Amadoma had also sewn a new Sunday outfit for Ye Memé, patterned with the orange crest of the bird-of-paradise plant embroidered around the border. Earlier in the week she had approached the stoop, almost tripping over it, hugging the bundle of material to her chest. Ye Memé and I had been enjoying the last few hours of a Sunday evening, the bloodsucker sun finally going down over the mountain having drained us of every ounce of moisture.

The children were playing Wha de time, Mista Wolfee? over by the silk cotton tree.

“Oh! Anudder one?” Ye Memé had exclaimed. “Why, tank-yu kindly, Likkle Miss Amadoma.”

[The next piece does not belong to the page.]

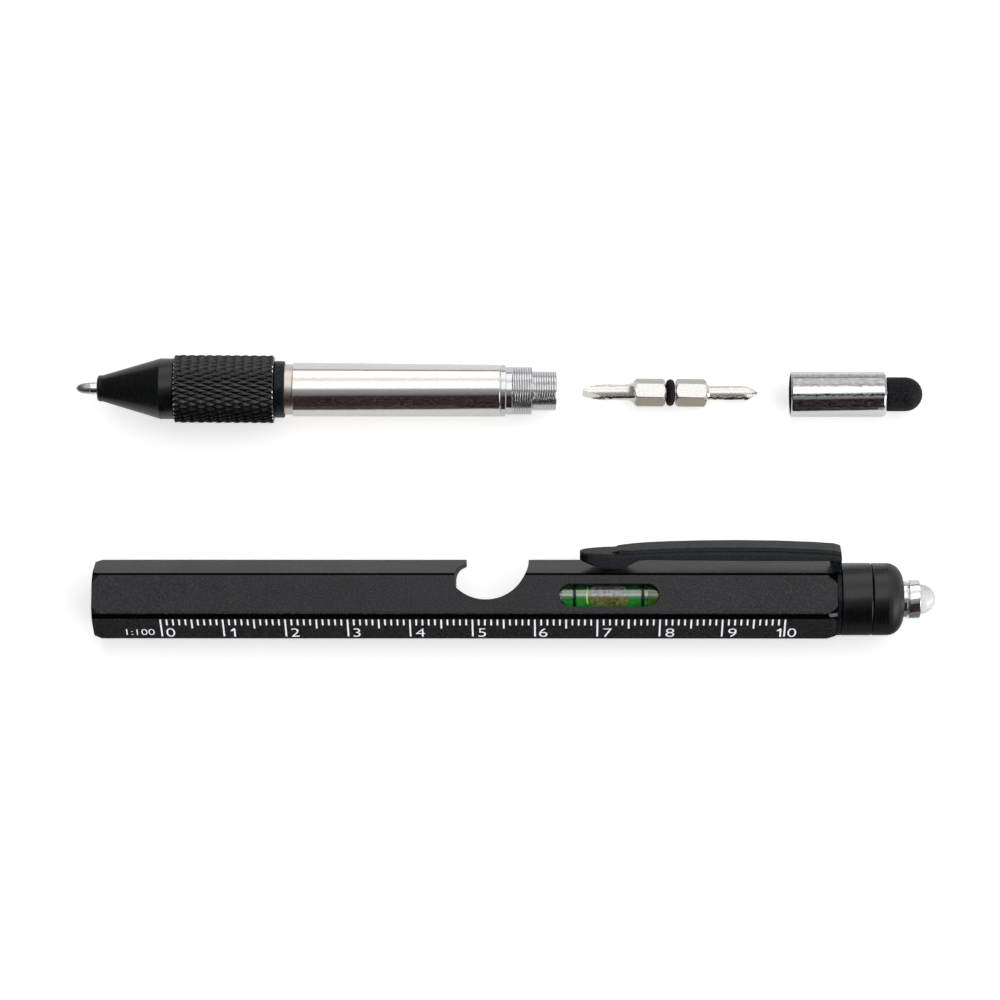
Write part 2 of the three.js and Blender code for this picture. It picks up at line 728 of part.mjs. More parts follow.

Amadoma then rolled off down the lane with the slow, satisfied demeanor of a mission accomplished, hands crossed over her stomach. It was as if delivering her gift was enough. Ye Memé was unreadable, but when she saw me sneakily observing her (as was my wont), she slipped into a lopsided grin and rolled her eyes into a
Wha cyan mi do, enh?

Now back at the shrine, Father O‘Reilly suddenly ceased his preachifying, turned his back on the congregation, dipped into a basket, draped himself in a white cassock with a large red and gold cross appliquéd onto the front, and strung a rosary of red coral beads from his neck. I heard the shrine doors shut and looked behind to see them barring it with a plank of wood. A boy stepped out of the congregation, gave the priest an effigy of Christ on a wooden cross, lit a chalice filled with incense and returned to the suddenly stilled crowd, swaying the chalice as he wandered among us.